Anderson similarly negotiates between the normal and absurd. He offsets his whimsical dramas and aesthetics with unadorned pathos: the pain of romantic yearning and family dysfunction, for example, or the frustrations of creative production. Weirdness works best, of course, if it’s got heart.
Laurie Simmons
B. 1949, Far Rockaway, New York. Lives and works in New York.
Known for: poignant photographs of dolls
Walking Cake (Color), 1989
Laurie Simmons
Independent Curators International (ICI)
Coral Living Room with Lillies, 1983
Laurie Simmons
Adam Baumgold Gallery
The Pictures Generation photographer Laurie Simmons gained renown in the 1970s for her shots of dolls—often female, frequently placed in miniature domestic settings. Since then, the artist has continued to raise questions about femininity and its attendant expectations. In more recent series, Simmons worked with Alvin Ailey dancers, photographing them wearing heavy costumes resembling inanimate objects. In the resulting images, a home, camera, cake, and more seem to dance around on a pair of legs. The psychological weight of all these objects—each one a site of memory and longing—becomes literal.

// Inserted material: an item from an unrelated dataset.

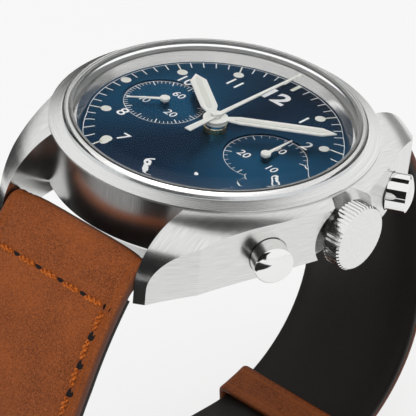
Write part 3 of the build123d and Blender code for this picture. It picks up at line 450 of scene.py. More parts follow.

Anderson similarly uses miniatures to articulate his ideas. He constructed his Grand Budapest Hotel and the entire desert town of Asteroid City as models, not life-sized sets. Anderson outsourced this fabrication work to model maker and frequent collaborator Simon Weisse. Architectural illusions are key to the works of both Anderson and Simmons: Sleight of hand, in each case, allows these artists to get at something real.